4       OFFICERS AND COMMITTEE

         THE Committee shall appoint a musician of distinction or someone keen to encourage music in the community to be President of the AMC, the position to be held for a fixed term of 5 years or for as long as the Committee considers the incumbent is able and willing to fulfil the role.  Vice-president/s may be appointed at the Committee’s discretion.

 The management of the AMC shall be in the hands of a Committee consisting of a Chairman, Vice-Chairman, Honorary Secretary, Honorary Treasurer (the Officers) and six other members.  The members of the Committee for the time being shall be the Trustees.  One member shall be designated as the AMC representative for Making Music.  The Officers and other Committee Members shall be elected by and out of the AMC’s members at the Annual General Meeting, PROVIDED THAT the Honorary Treasurer may be co-opted by the Committee from outside the AMC membership in the event that no member is able or willing to fulfil the role of Honorary Treasurer.  They shall hold office for one year and be eligible for re-election.

The Director of Music for the time being shall be appointed by the Committee.  A paid Director of Music cannot be a Trustee nor have voting rights but may attend all committee meetings except where the position of the Director of Music is being considered.

 The quorum for Committee meetings shall be five Committee members at least two of whom shall be Officers.

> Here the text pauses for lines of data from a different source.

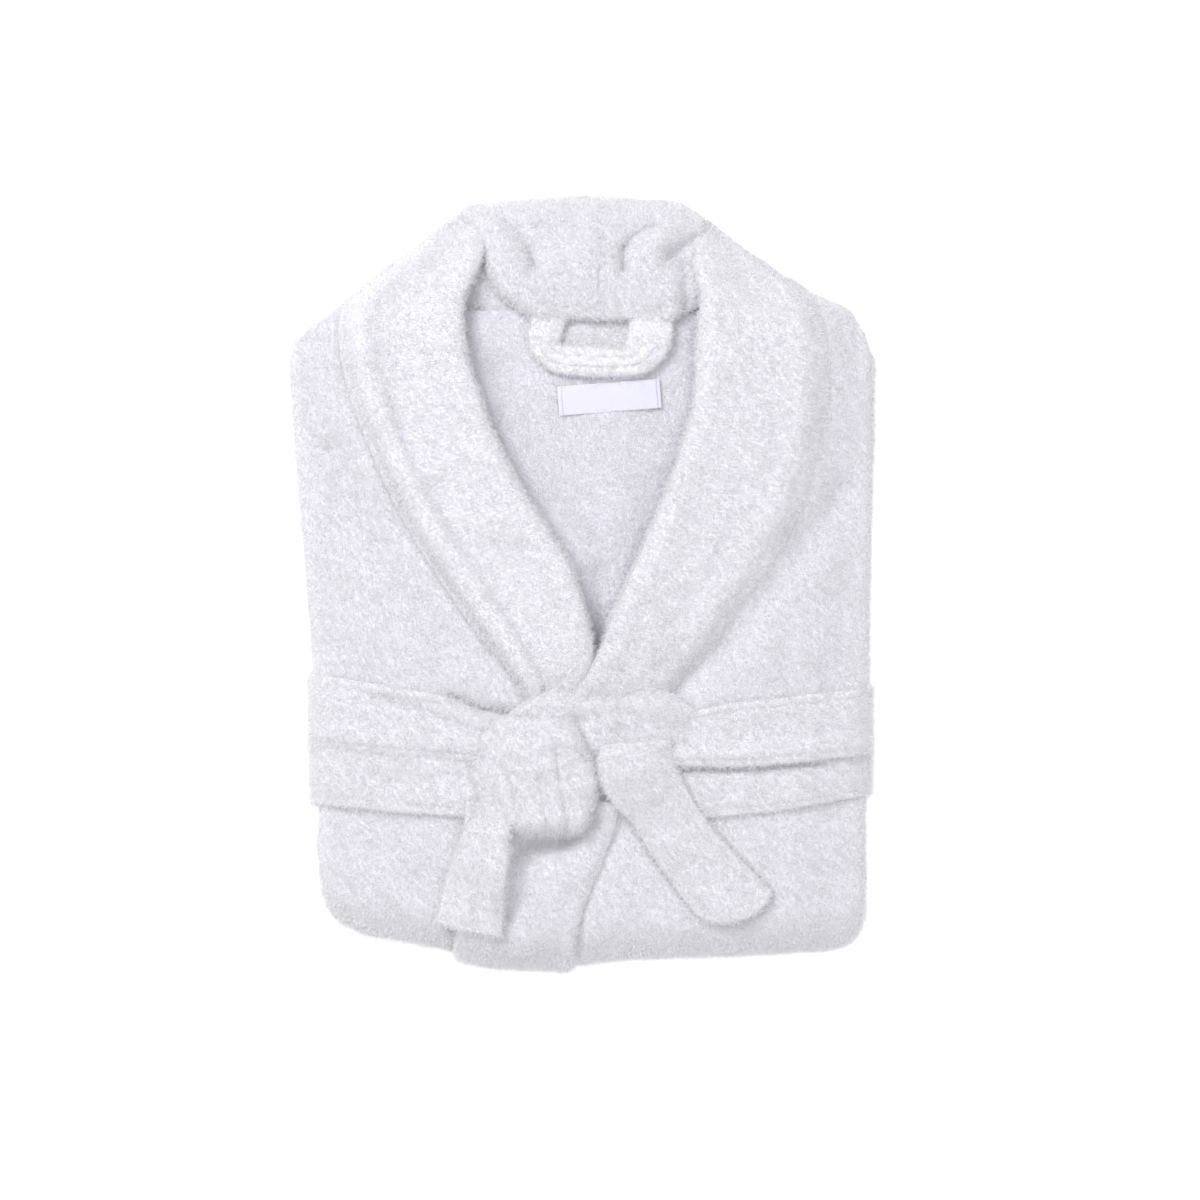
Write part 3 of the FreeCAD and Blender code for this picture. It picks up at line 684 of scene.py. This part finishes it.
def make_loop():
    """A folded strip of terry, sewn into the neck seam at both ends."""
    height = BACK[1] + 3.8
    rail_a, rail_b = rail_of(LOOP_OUTER, height), rail_of(LOOP_INNER, height)

    def rise(s, t, x, y):
        folds = -0.9 * bump(s, 0.36, 0.07) - 0.8 * bump(s, 0.66, 0.07)
        ends = 1.8 * step((np.abs(t - 0.5) - 0.36) / 0.14)
        return folds * step((0.30 - np.abs(t - 0.5)) / 0.08) + ends + 0.8 * np.sin(t * 17.0)
    piece = patch("hanger_strip", rail_a, rail_b, rise, lambda s, t: 2.4 + 1.4 * bump(s, 0.5, 0.3),
                  MATERIALS["loop"], spacing=1.1, rim=4.2, pile=0.35, grain=4.0, seed=61)
    finish_piece(piece, "hanger_loop", body=None)
    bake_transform(piece)
    band = patch("neck_binding", rail_of([(-30, 146), (12, 143), (54, 146)], BACK[1] - 0.6),
                 rail_of([(-34, 175), (12, 173), (58, 175)], BACK[1] + 0.2),
                 level, even(1.2), MATERIALS["stand"], spacing=1.3, rim=1.5, pile=0.4, grain=4.0, seed=62)
    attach(band, "robe")


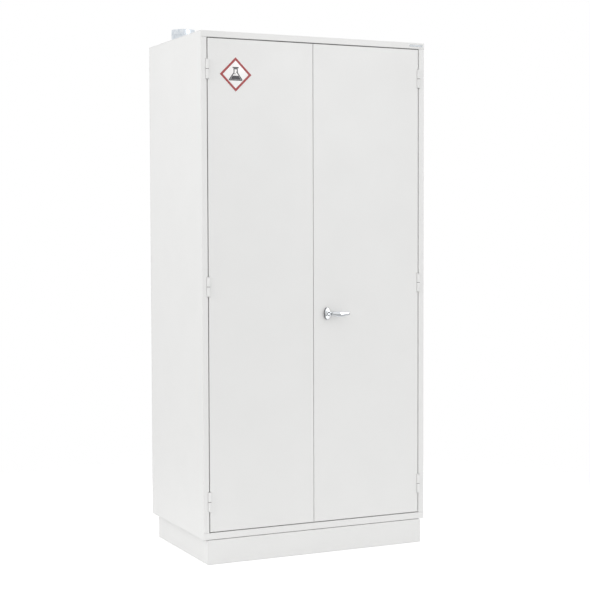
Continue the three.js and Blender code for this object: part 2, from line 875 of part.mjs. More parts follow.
function shelfSet() {
  const pieces = [];
  for (let shelf = 1; shelf <= shelfCount; shelf += 1) {
    const level = firstSlot + shelf * slotsPerShelf * slotPitch;
    const tray = openTray(trayHalfWidth, [trayFront, trayBack], trayRise);
    pieces.push(piece(`shelf_tray_${shelf}`, tray, 'greyPowderCoat', [0, 0, level + clearance]));
    Object.entries(hands).forEach(([side, hand]) => {
      const name = `${side}_shelf_ledge_${shelf}`;
      pieces.push(piece(name, shelfLedge(hand), 'zincPlatedSteel', [0, 0, level]));
    });
  }
  return pieces;
}

function uprightSet() {
  return Object.entries(hands).flatMap(([side, hand]) => (
    Object.entries(uprightPlaces).map(([end, front]) => (
      piece(`${side}_${end}_upright`, shelfUpright(hand, front), 'greyPowderCoat')
    ))
  ));
}

function bodySet() {
  const sumpFloor = floorTop + clearance;
  const sump = openTray(trayHalfWidth, [trayFront, trayBack], sumpRise);
  return [
    piece('left_side_panel', sidePanel(-1), 'whitePowderCoat'),
    piece('right_side_panel', sidePanel(1), 'whitePowderCoat'),
    piece('back_panel', backPanel(), 'whitePowderCoat'),
    piece('roof_panel', roofPanel(), 'whitePowderCoat'),
    piece('floor_panel', deckPanel(plinthHeight, openingBottom), 'whitePowderCoat'),
    piece('plinth_front_rail', plinthCrossRail(0, 1), 'whitePowderCoat'),
    piece('plinth_back_rail', plinthCrossRail(plinthBack, -1), 'whitePowderCoat'),
    piece('plinth_left_rail', plinthSideRail(-1), 'whitePowderCoat'),
    piece('plinth_right_rail', plinthSideRail(1), 'whitePowderCoat'),
    piece('vent_spigot', ventSpigot(), 'galvanisedSteel'),
    piece('bottom_sump', sump, 'galvanisedSteel', [0, 0, sumpFloor]),
    piece('blank_name_strip', nameStrip(), 'brushedAluminium'),
  ];
}

function leftDoorSet() {
  const labelPlace = [-rimInner + labelFromStile, -clearance, height - labelFromTop];
  const boltX = meetingOffset - boltFromMeeting;
  const upperTip = [boltX, 0, openingTop - rodTipGap];
  const lowerTip = [boltX, 0, openingBottom + rodTipGap];
  return [
    piece('left_door_skin', doorSkin('left'), 'whitePowderCoat'),
    piece('left_door_liner', doorLiner('left'), 'whitePowderCoat'),
    piece('door_label', doorLabel(), 'printedLabel', labelPlace),
    piece('left_upper_bolt', slideBolt(1), 'zincPlatedSteel', upperTip),
    piece('left_lower_bolt', slideBolt(-1), 'zincPlatedSteel', lowerTip),
  ];
}

function rightDoorSet() {
  const lock = new THREE.Group();
  lock.position.set(lockX, 0, lockHeight);
  lock.add(
    piece('handle_rose', handleRose(), 'chromePlate'),
    piece('lever_handle', leverHandle(), 'chromePlate'),
    piece('key_cylinder', keyCore(), 'chromePlate'),
    piece('drive_pinion', drivePinion(), 'zincPlatedSteel'),
    piece('lock_case', lockCase(), 'zincPlatedSteel'),
    piece('upper_rod', lockRod(1, openingTop - rodTipGap - lockHeight), 'zincPlatedSteel'),
    piece('lower_rod', lockRod(-1, openingBottom + rodTipGap - lockHeight), 'zincPlatedSteel'),
  );
  return [
    piece('right_door_skin', doorSkin('right', spindleHole()), 'whitePowderCoat'),
    piece('right_door_liner', doorLiner('right', spindleHole()), 'whitePowderCoat'),
    lock,
  ];
}

const cabinet = new THREE.Group();
cabinet.position.y = -(depth - leverReach) / 2;
cabinet.add(
  ...bodySet(),
  ...uprightSet(),
  ...shelfSet(),
  ...hingeSet('left'),
  ...hingeSet('right'),
  ...leftDoorSet(),
  ...rightDoorSet(),
);

export default cabinet;
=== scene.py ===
# Two-door safety cabinet: powder-coated sheet steel, chromed lever lock, galvanised duct spigot.
# Pieces are drawn in millimetres about their own centre and then taken to their place in metres.
import json
from math import cos, pi, radians, sin, tau

import bmesh
import bpy
from mathutils import Matrix, Vector


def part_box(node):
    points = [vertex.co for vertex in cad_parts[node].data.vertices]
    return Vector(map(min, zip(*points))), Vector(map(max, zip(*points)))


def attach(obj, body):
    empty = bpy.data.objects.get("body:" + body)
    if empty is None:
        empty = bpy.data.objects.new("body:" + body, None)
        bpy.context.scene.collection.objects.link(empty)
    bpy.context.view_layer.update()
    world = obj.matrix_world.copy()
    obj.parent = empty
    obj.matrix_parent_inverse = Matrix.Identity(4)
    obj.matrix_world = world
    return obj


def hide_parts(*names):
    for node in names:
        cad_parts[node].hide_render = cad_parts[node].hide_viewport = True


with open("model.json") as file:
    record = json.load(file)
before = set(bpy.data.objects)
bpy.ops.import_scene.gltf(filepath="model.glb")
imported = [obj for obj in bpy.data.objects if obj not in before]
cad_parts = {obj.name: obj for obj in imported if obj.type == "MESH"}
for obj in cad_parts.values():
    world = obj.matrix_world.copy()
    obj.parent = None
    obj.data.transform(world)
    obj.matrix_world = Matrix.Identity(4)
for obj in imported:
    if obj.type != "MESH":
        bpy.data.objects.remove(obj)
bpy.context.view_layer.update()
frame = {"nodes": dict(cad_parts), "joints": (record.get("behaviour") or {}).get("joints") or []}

MM = 0.001
TO_FRONT = Matrix.Rotation(radians(90), 4, "X")
TO_BACK = Matrix.Rotation(radians(-90), 4, "X")
UPWARDS = Matrix()
SIDES = {"left": -1, "right": 1}
LEVELS = ("lower", "middle", "upper")
SHARP = radians(50)


# ---- Node tools ----

def linear(hex_colour):
    """An sRGB colour such as f2f2f0 as linear RGBA."""
    values = [int(hex_colour[start:start + 2], 16) / 255 for start in (0, 2, 4)]
    return (*[v / 12.92 if v <= 0.04045 else ((v + 0.055) / 1.055) ** 2.4 for v in values], 1)


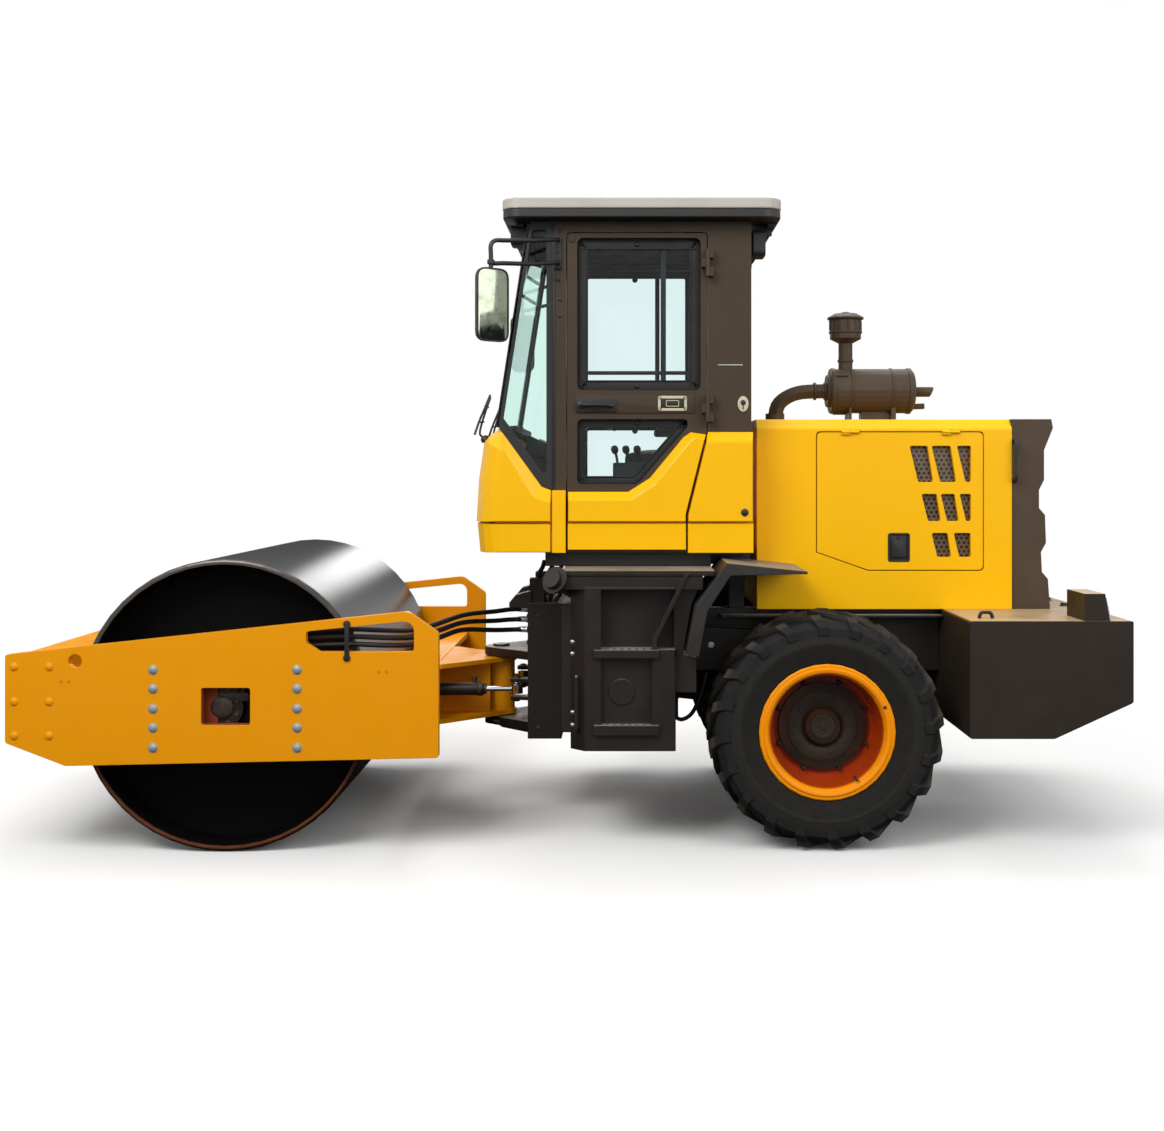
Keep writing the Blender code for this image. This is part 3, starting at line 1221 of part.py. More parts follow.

 The Committee may also co-opt any other member considered to have a special contribution to make, subject to the whole Committee not normally exceeding ten in number.

 

5       MANAGEMENT

All the arrangements for concerts and other events, and the control of finances shall be in the hands of the Committee.

6       FINANCE

a          The financial year shall end on 31 July.

b          A bank account shall be opened in the name of the AMC and all cheques shall be signed by not less than two officers ie Chairman, Vice Chairman, Hon Secretary or Hon Treasurer.

            The Treasurer and one Officer shall authorise payments by electronic credit transfer through an internet banking facility.

c          The AMC may receive donations, grants in aid and financial guarantees.  Tickets for any or all of its concerts shall be offered for sale to the public.

d          The income and property of the AMC whensoever derived shall be applied solely towards promoting the objects of the club as set forth above.  No portion thereof shall be paid or transferred either directly or indirectly to any Trustee of the AMC except either in payment of legitimate expenses incurred on behalf of the club or strictly in accordance with Charity Commission guidelines ‘Trustee expenses and payments’.

 

7       DISSOLUTION

                     In the event of the AMC being wound up, any assets remaining on dissolution after payment of proper debts and liabilities shall be transferred to a charitable institution having similar objects to AMC.

 

8       CONDUCT OF MEETINGS

                     AMC may conduct any business, including but not limited to trustee, committee and general meetings, in whole or in part either at a physical location or by means of remote electronic communications (virtual means) or a combination of both.  Members entitled to be present and vote at any meeting who are attending by virtual means shall be considered present for all purposes under this constitution and entitled to vote.  Quorums at any meetings held virtually in whole or in part shall include those attending virtually.

 

 9       ANNUAL GENERAL MEETING

Within 20 weeks of the end of each financial year the members shall be summoned to an Annual General Meeting of which at least fourteen days notice shall have been given in writing.  Except where there is a proposal to amend the Constitution (see 11 below) the quorum at any Annual General Meeting shall be 10 members or 25% of the members, whichever is the greater.

 

 10     ACCOUNTS

The financial accounts shall be audited or examined to the extent required by legislation, or, if there is no requirement, scrutinised by a person who is independent of the Committee, and submitted to members at the Annual General Meeting.

 

 11     AMENDMENTS

The Constitution may be amended by a two-thirds majority of the members present at an Annual or Special General Meeting, provided that fourteen days notice of the proposed amendment has been given to all members, and provided that nothing contained therein shall authorise any amendment which shall have the effect of the AMC ceasing to be a charity.  The quorum at such a meeting shall be 10 members or 50% of the members, whichever is the greater.

 

12     CONFLICTS OF INTERESTS AND CONFLICTS OF LOYALTIES

A committee member/trustee of AMC must:

(1)        declare the nature and extent of any interest, direct or indirect, which he or she has in a proposed transaction or arrangement with AMC or in any transaction or arrangement entered into by AMC which has not been previously declared; and

(2)        absent himself or herself from any discussions of AMC trustees in which it is possible that a conflict will arise between his or her duty to act solely in the interests of AMC and any personal interest (including but not limited to any personal financial interest).

Any trustee absenting himself or herself from any discussions in accordance with this clause must not vote or be counted as part of the quorum in any decision of the trustees on the matter.